Judy Brownell started working at Hatch’s Package Store and gas station as a young woman in 1973. Six years later, Judy and Butler Brownell purchased the store from Katherine (Hatch) Dunham. Over the course of more than 40 years in business on Orange Street, Brownell built Hatch’s into the largest package store on Nantucket, and has seen generations of customers come through the doors. 

“There are stories, but some of them probably shouldn’t be printed,” she said last week with a laugh. “Those are the best ones.”

But her run at the helm of the iconic island package store has come to an end. Last week Brownell sold the package store and gas station business, along with the property, to Island Energy Services for $6 million. The sale was the culmination of negotiations that had been ongoing since last fall, she said. 

“I’d been approached by a lot of people, but I looked at their company, they’re local, they know the gas business and they take care of their employees,” Brownell said. “Those things were important to me and we came to an agreement. I’m happy they got it and they’re going to do a great job. And I made the choice of getting out while I still have good health.”

Brownell had been contemplating an exit from the business for several years. The pandemic, along with the subsequent staffing challenges that almost all businesses have faced, hastened her plans to move on to the next chapter. 

“Ironically, two years ago I had a five-year plan to retire, and then guess what? Covid hit,” Brownell said. “I said last year in 2020, ‘oh my god I can’t do this.’ I’m getting old, I can’t get any staff and it got worse with Covid. The business is open seven days a week and it’s rough on an old lady. I said I’ve got to sell it.”

Seeing Hatch’s continue to operate as a package store and gas station into the future was important to her. The business originally started as a garage in the early 1900s that sold kerosene in five-gallon containers for heating, and after the island got over its initial inclination to ban motor vehicles, the Hatch brothers started selling gasoline. Following the end of Prohibition, they acquired a beer and wine license. 

“That was another goal of mine when I sold it, to see the tradition continue,” Brownell said, especially after “taking the small business that it was and turning it into the largest store on Nantucket. It’s been a challenge but a good challenge. I rose to that challenge to do the best I could and get the best deals for the customers. They’re local people and that’s who I try to please.”

One of Brownell’s longtime employees, Bob Grangrade, has assumed the role of manager of the package store, which became official last fall when the Select Board transferred the store’s license to him from Brownell. Grangrade, who has worked at Hatch’s since he was 16, is one of several longtime employees at the store including Robin Giles (40 years) and Jon Yarmy (15 years), who have worked with Brownell for decades. It’s a point of pride, she said, to have employees stick around for that long. 

“So I must be doing something right,” Brownell said. “It does make me feel good.”

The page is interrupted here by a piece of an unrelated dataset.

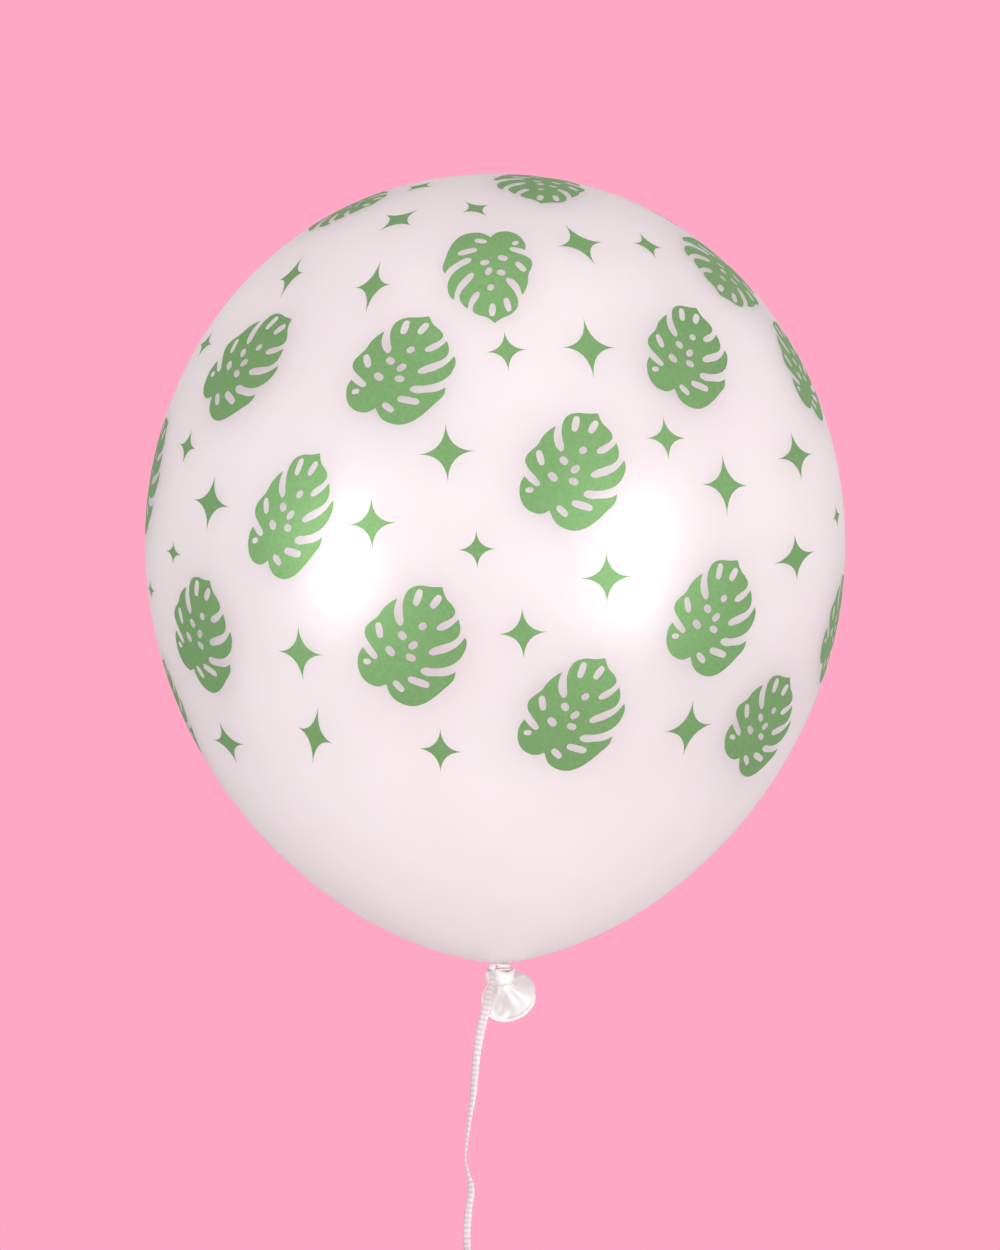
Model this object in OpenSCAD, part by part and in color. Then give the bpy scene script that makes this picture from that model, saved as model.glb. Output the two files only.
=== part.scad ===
// Latex party balloon, inflated and tied, printed all over with leaves and sparkles,
// with a crimped curling ribbon tied round its neck.
// The origin is the middle of the neck where the ribbon is tied, +Z runs up to the crown
// and the printed front faces -Y. The ribbon's spare length hangs below as a tied coil.

/* [Skin] */
// Width of the inflated skin at its widest place
skin_w = 300; // [240:5:340]
// Height of the crown above the widest place
crown_h = 158; // [130:1:190]
// Height of the taper from the widest place down to the neck
taper_h = 180; // [150:1:220]
// Fullness of the crown, where 1 is an ellipse and less is squarer
crown_power = 0.97; // [0.9:0.01:1]
// Fullness of the taper, where 1 is an ellipse and more is more pointed
taper_power = 1.2; // [1:0.05:1.5]
// Wall of the skin
skin_wall = 0.2; // [0.15:0.05:0.4]

/* [Neck and knot] */
// Height of the skin's lowest ring above the ribbon tie
neck_h = 2; // [1.8:0.1:4]
// Radius where the skin gathers into the neck
gather_r = 9; // [7:0.5:12]
// Radius of the bunched neck under the ribbon
neck_r = 3.5; // [2.5:0.1:3.5]
// Radius of the bunched latex that is wrapped into the knot
knot_cord_r = 3; // [2.5:0.1:3.1]
// Radius of the wrap's middle line
knot_wrap_r = 3.3; // [3:0.1:3.4]
// Depth of the knot's middle below the ribbon tie
knot_drop = 4.8; // [4.8:0.1:6]

/* [Mouth] */
// Radius of the rolled lip's outer edge
lip_r = 11.8; // [9:0.1:14]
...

Todd Boling, the president and CEO of Island Energy Services, said back in September when the pending sale was first disclosed that customers of Hatch’s likely won’t notice the change of ownership. 

One thing many customers were curious about was the fate of the “Wall of Fame” above the checkout area at Hatch’s, which displays the fake IDs seized from underage patrons going back decades. Brownell said the comical display wasn’t going anywhere, adding “I’m not taking that home with me!”

The Wall of Fame began in the early or mid-1980s – she couldn’t remember exactly – during a time when fake IDs were a little easier to spot. 

“In the older days when we got a suspicious ID – and they were primitive then, they’re pretty good now – we would check an ID and say do you have another, and they wouldn’t and that’s flag No. 1,” Brownell said. “Then they’re trying to get it back, and we would say for you to buy alcohol, we have to call the police to check your ID and then suddenly they would have a boat to catch or an appointment to get to and they would leave. It turned into, let’s start posting them so it would be a deterrent and people would know we check IDs. Then we’d have parents who would come in and say ‘that’s my kids’s ID. Can I have it’?”

For her next chapter, Brownell said she’s looking forward to spending more time with her four grandchildren, and tending to her koi ponds on her property off Skyline Drive. 

Last Friday morning, Brownell stepped behind the register at Hatch’s and completed her final sale at the package store. The brief interaction elicited smiles from her and the customer as they exchanged pleasantries, and that, she said, will be what she misses most as she steps away. 

“What will I miss? The customers primarily, and I still enjoy it,” Brownell said. “You build a lot of relationships. When you have a happy customer, you have a loyal customer. I have customers I’ve known since the 1970s. It’s nice to make people happy.”